А. Максимов: Как дают по носу в оперном театре?
Д. Хворостовский: Как-то вышли рецензии на одну из моих оперных работ, где меня очень не хвалили. И прочитав эти статьи, я сначала разозлился, потом пришел в полное отчаяние, потом начал переосмысливать практически все, что я имел на тот момент. И это переосмысление происходит и по данный момент.
А. Максимов: Среди западных музыкантов были люди, которые оказали Вам наибольшую творческую поддержку в этот момент?
Д. Хворостовский: Да, безусловно, и среди западных, и среди не западных музыкантов. В том числе Гергиев, который сыграл по-настоящему значительную роль в моей карьере. И в моей карьере со звукозаписывающими фирмами. Записали первые диски, которые стали достаточно узнаваемые именно благодаря нашей работе и благодаря, конечно, Валерию Александровичу. И мои первые шаги, в частности, на оперной сцене в Америке произошли именно благодаря Гергиеву.
А. Максимов: Говорят, что он невероятно жесткий, даже жестокий в репетициях мастер. Это так или нет?
Д. Хворостовский: Нет.
А. Максимов: И вид у него очень строгий.
Д. Хворостовский: Нет. По-моему, люди придумывают. Этот человек с великолепным чувством юмора, достаточно легкий. Но это человек неординарный, это человек, который умеет делать несколько дел одновременно. Я это не умею. Поэтому я просто преклоняюсь перед такими людьми. Это человек, который может, допустим, чисто физически дирижировать одной рукой один размер, очень сложный, семь или восемь четвертей, а другой совершенно противоположный. Настолько он органичен. То, что он делает, я не могу. И я думаю, что даже многие из его коллег-профессионалов дирижеров не могут такие вещи делать. Это только одно качество. Я видел и наблюдал его говорящим по телефону, дирижирующим в это время перед собой партитуру и клавир одновременно, в транспорте. Партитуру, еще другую партитуру, с которой он еще и сравнивал, и говорил при этом по телефону! И бросал мне еще реплики, поющему рядом с ним. Вероятно, я что-то еще забыл.
А. Максимов: И на качестве того, как он дирижирует, это не отражается?
Д. Хворостовский: Нет. Не отражается.

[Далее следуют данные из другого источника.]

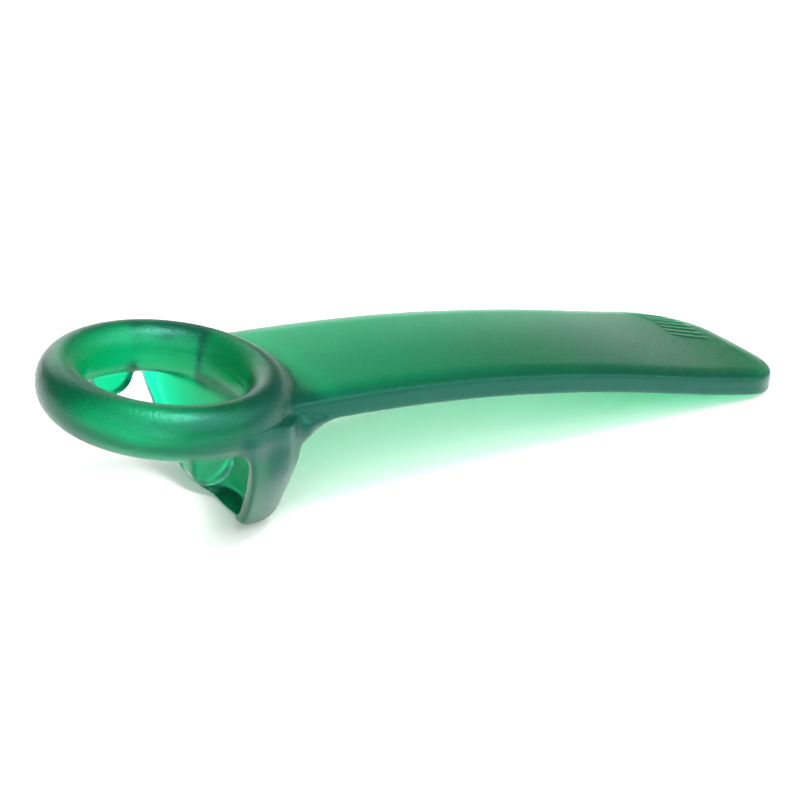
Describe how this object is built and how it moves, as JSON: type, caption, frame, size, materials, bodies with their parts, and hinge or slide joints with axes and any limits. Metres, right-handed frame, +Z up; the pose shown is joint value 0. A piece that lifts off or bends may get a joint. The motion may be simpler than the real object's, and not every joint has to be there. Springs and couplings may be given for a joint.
{
  "type": "jar lid lifter",
  "caption": "One-piece frosted green plastic lever with a finger ring, a scoop claw with a lip and a long curved handle, for lifting the edge of a jar lid.",
  "frame": {"origin": "on the surface it stands on, under the middle of its length and width", "axes": "+Z up, +X from the ring to the handle's tip, Y = 0 is the plane of symmetry of ring, claw and handle"},
  "size_m": [0.16, 0.0458, 0.0367],
  "materials": {
    "body": "frosted translucent, fine grain"
  },
  "bodies": {
    "root": {"grip_ring": "body", "lever_handle": "body", "claw_back_wall": "body", "claw_cheek_left": "body", "claw_cheek_right": "body", "hook_lip": "body", "root_gusset": "body", "fulcrum_pad_left": "body", "fulcrum_pad_right": "body", "grip_ribs": "body"}
  },
  "joints": []
}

Этот человек был способен определить и выявить ошибки, сделанные в партитуре, которая написана оригинально была для меня, сравнивая это с партитурой, сделанной несколько десятилетий тому назад, имея перед собой клавир в транспорте, то есть это в другой тональности. Понимаете? А по телефону говорил о чем-то совершенно постороннем, что-то организационное, причем на другом языке.
А. Максимов: А Вам на русском говорил?
Д. Хворостовский: А со мной по-русски соответственно говорил.
А. Максимов: Невероятный человек.
Д. Хворостовский: Поэтому я начал говорить, что Гергиев безусловно сыграл очень значительную роль в моей судьбе тем, что где-то чему-то меня научил, где-то подтолкнул, но очень, очень ненавязчиво. При этом мы остались и остаемся друзьями. Причем ведь настоящая дружба ни к чему не обязывает. Я не делаю что-то, потому что он сделал это мне, и я должен ему отплатить. Может быть, это где-то подспудно присутствует. Поэтому мы и общаемся. Но настоящая дружба бескорыстная, она ничего не требует взамен. А Гергиев – из таких людей. Женя Колобов, который ушел от нас, не могу не сказать о нем. Это человек, которого я очень любил, который опять же очень много сделал в моей творческой жизни. Это полная противоположность Гергиеву по своим принципам, по своим устремлениям, по жизненным позициям. Это человек полярно настроенный. У которого я тоже сумел что-то взять, и продолжаю как-то советоваться с ним. Человек абсолютно бескомпромиссный.